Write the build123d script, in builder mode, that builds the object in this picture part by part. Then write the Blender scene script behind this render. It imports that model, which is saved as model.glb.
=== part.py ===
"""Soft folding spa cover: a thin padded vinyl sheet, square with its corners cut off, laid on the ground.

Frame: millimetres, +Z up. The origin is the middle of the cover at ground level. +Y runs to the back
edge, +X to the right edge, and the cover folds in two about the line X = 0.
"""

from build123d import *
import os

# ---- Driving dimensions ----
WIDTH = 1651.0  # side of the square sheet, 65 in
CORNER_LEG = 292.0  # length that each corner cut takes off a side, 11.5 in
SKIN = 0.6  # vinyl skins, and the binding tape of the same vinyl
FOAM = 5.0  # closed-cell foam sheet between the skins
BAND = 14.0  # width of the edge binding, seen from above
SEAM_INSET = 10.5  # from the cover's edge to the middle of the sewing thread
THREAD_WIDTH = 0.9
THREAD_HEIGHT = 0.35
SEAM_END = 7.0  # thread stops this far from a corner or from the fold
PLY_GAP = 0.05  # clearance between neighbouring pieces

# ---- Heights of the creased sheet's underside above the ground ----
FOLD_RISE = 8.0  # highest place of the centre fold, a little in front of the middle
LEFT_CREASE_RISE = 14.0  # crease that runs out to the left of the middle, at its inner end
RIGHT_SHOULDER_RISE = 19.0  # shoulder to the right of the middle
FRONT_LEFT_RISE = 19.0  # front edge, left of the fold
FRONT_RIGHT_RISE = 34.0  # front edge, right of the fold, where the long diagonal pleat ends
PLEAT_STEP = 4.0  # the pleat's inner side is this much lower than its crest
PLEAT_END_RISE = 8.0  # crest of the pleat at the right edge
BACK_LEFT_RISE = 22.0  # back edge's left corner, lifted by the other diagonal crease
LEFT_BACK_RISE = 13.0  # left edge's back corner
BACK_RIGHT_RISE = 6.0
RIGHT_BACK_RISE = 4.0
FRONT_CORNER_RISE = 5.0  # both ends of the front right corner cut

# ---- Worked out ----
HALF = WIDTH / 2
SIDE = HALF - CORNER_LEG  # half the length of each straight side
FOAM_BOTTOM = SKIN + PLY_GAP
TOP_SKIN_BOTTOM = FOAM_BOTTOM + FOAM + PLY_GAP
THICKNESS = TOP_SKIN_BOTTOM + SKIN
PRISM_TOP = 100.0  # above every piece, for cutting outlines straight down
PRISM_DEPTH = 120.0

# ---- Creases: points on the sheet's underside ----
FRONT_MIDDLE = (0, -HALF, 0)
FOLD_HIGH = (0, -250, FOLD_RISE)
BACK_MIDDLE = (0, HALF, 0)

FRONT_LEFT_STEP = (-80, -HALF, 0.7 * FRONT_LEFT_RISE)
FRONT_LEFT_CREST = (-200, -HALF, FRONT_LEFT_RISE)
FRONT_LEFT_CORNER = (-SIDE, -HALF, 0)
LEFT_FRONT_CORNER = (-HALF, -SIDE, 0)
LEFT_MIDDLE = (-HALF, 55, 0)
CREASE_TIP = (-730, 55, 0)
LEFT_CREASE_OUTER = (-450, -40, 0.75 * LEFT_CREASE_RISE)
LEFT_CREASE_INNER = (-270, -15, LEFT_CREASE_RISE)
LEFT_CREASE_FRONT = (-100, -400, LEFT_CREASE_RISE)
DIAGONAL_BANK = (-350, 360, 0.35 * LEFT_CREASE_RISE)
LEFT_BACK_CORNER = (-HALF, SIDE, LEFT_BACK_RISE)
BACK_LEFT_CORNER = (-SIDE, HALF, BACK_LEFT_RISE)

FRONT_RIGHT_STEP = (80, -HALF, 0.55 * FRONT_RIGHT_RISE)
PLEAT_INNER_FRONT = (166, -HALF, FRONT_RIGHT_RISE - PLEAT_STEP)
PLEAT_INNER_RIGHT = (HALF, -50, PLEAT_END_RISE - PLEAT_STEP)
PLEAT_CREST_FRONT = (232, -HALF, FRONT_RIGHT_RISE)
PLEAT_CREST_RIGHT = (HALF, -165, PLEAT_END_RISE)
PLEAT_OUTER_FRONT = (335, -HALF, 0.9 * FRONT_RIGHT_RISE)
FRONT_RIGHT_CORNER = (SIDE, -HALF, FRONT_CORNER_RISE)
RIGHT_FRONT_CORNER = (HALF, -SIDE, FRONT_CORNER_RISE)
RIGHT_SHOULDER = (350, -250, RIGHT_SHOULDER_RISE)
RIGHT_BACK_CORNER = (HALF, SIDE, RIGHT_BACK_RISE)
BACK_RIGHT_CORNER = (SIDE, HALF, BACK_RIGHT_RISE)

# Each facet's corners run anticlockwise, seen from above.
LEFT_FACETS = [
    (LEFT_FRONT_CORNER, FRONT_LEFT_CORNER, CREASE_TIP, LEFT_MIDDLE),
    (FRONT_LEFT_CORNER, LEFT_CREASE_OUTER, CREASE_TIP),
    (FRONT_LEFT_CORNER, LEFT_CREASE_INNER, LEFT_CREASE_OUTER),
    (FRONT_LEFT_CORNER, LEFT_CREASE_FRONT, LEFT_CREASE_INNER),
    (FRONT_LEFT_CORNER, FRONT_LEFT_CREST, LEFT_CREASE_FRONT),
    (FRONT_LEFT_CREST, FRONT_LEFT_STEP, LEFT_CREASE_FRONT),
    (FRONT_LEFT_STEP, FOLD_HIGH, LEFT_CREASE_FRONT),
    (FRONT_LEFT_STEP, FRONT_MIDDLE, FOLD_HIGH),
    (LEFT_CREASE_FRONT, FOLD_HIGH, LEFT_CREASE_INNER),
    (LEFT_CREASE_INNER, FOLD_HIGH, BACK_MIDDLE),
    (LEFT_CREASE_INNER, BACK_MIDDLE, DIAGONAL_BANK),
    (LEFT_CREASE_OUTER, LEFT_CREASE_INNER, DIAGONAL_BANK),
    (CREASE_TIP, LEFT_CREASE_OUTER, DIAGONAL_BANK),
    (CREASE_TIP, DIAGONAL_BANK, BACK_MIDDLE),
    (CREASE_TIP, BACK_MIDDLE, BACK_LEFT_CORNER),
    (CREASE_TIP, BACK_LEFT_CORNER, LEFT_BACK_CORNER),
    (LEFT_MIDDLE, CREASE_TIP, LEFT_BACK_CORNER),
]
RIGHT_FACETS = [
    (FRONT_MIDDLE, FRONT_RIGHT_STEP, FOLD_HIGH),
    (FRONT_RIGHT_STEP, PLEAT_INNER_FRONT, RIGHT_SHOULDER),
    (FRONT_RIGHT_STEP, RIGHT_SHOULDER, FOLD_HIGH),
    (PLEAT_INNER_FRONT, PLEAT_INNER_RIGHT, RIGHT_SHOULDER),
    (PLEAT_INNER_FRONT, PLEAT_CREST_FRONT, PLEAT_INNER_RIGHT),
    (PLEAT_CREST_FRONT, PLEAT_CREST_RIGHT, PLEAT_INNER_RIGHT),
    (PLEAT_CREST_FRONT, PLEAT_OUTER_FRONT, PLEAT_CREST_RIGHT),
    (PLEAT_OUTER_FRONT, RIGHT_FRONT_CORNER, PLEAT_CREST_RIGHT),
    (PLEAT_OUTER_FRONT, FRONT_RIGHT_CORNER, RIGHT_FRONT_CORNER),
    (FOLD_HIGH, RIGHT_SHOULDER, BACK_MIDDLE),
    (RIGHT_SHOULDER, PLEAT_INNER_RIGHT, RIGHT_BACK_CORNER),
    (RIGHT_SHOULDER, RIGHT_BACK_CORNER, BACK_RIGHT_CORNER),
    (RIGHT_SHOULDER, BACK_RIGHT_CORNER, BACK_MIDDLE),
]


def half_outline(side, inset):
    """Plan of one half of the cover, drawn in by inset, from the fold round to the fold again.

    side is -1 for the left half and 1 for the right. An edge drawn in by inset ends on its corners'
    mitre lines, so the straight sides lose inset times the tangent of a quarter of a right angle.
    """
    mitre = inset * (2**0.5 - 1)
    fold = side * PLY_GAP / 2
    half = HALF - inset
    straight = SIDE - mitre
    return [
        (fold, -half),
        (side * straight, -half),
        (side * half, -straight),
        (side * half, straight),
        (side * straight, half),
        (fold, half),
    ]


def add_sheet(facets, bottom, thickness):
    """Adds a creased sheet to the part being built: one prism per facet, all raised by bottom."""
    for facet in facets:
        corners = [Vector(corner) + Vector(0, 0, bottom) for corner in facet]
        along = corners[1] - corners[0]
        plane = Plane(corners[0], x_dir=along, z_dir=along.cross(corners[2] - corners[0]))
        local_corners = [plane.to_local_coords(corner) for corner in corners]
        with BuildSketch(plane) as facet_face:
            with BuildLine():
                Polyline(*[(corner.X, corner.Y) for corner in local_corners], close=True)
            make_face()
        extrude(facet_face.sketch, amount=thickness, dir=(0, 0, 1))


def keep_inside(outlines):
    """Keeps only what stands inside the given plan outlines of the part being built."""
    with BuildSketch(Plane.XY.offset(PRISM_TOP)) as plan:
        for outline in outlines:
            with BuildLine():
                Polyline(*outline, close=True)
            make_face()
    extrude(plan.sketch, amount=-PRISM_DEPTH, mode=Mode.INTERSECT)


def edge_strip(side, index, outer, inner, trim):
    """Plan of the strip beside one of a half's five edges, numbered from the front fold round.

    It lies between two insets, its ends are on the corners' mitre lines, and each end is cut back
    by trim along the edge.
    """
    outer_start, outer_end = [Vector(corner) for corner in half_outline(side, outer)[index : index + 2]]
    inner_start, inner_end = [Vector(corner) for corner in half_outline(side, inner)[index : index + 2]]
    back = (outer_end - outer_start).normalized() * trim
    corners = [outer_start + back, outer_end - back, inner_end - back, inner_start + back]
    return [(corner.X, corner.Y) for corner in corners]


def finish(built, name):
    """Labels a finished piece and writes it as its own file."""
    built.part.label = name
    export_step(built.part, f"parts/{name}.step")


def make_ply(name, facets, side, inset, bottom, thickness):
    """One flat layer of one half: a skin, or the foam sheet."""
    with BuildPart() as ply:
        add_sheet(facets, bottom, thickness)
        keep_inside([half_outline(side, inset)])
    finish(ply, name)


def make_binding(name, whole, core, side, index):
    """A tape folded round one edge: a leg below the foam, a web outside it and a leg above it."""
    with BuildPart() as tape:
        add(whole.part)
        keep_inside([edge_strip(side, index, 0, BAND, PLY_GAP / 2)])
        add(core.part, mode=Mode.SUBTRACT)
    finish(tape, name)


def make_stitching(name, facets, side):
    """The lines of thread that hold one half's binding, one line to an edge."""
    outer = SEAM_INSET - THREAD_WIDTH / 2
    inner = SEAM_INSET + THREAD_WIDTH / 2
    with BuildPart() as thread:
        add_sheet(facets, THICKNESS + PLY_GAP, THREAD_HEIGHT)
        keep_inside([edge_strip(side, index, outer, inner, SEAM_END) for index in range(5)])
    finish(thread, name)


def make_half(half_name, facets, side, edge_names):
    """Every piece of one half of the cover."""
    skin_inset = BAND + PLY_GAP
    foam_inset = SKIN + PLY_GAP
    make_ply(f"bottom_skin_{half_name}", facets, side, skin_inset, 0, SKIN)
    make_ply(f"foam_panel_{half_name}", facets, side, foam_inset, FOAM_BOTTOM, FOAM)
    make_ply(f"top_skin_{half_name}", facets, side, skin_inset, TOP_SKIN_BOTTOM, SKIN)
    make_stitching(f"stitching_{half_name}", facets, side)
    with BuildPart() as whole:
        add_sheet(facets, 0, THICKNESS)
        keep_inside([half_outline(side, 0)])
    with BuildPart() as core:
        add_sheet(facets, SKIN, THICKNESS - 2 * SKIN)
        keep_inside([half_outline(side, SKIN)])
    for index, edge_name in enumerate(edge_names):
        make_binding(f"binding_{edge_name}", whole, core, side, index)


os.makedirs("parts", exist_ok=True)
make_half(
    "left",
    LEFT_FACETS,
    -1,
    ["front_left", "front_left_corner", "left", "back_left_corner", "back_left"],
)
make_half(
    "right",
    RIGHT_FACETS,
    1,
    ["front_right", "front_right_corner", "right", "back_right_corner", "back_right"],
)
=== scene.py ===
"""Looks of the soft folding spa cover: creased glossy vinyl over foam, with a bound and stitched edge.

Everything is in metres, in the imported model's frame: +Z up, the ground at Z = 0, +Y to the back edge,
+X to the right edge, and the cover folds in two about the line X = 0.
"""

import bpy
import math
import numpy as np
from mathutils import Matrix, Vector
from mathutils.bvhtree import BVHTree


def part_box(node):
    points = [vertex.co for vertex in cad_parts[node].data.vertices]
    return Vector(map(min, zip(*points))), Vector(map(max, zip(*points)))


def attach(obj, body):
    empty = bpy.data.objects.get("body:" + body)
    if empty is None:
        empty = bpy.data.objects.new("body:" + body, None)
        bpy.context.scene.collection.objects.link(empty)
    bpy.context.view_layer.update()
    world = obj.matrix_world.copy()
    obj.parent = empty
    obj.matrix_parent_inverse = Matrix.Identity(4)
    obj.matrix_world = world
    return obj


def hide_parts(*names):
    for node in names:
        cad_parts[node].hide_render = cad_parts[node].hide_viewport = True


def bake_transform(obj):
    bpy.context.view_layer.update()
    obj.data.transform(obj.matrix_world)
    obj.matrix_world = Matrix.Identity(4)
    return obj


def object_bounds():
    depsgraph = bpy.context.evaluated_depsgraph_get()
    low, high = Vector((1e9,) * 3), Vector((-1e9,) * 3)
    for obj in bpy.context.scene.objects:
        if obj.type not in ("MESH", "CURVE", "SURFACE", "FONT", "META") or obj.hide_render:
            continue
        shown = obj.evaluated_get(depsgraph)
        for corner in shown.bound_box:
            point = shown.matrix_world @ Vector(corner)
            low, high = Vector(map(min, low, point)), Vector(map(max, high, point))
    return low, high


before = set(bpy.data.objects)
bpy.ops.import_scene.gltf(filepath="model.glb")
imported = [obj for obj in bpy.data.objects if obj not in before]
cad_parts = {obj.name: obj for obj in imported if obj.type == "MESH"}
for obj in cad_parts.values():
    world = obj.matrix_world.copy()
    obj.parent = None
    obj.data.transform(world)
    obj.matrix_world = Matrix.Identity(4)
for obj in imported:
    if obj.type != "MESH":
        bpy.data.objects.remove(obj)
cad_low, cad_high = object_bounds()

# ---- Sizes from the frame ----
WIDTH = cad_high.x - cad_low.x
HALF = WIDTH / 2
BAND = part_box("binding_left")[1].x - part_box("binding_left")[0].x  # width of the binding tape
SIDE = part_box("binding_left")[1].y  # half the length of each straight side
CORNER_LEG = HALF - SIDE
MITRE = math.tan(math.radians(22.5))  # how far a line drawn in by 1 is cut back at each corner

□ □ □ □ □

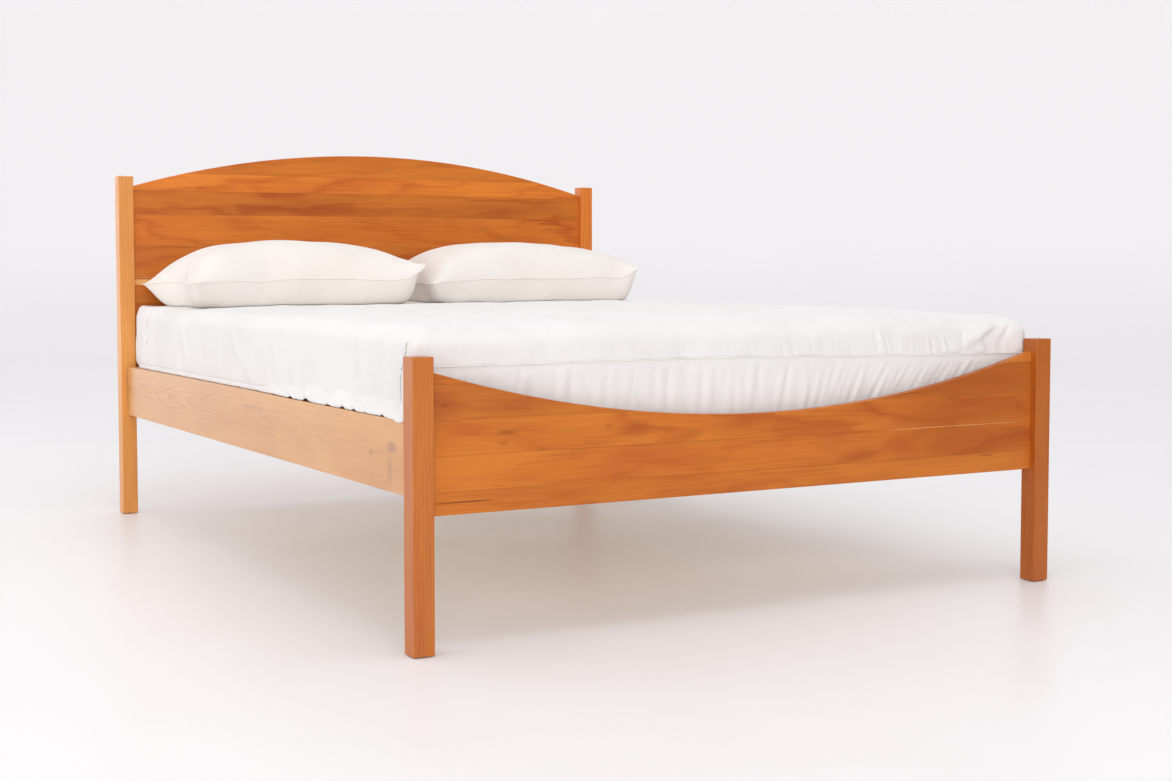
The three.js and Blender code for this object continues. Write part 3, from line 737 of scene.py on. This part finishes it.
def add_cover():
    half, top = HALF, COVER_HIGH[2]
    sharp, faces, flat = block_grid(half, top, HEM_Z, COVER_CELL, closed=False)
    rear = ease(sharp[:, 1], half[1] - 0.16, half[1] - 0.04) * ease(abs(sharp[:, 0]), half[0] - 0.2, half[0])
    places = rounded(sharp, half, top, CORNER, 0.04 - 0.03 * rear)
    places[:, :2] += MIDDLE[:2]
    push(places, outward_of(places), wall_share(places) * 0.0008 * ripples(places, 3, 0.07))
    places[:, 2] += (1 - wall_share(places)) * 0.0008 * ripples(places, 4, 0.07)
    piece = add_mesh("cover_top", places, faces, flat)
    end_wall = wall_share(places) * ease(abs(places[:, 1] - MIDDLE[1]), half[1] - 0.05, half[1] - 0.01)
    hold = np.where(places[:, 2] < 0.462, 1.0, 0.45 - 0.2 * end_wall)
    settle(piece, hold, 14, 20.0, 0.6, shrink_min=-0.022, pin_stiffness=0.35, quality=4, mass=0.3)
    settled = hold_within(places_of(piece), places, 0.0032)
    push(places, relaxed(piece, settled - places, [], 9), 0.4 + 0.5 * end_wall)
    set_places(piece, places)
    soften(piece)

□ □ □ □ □

Consider the entries above and return each line with the string "before".

before = set(bpy.data.objects)
imported = [obj for obj in bpy.data.objects if obj not in before]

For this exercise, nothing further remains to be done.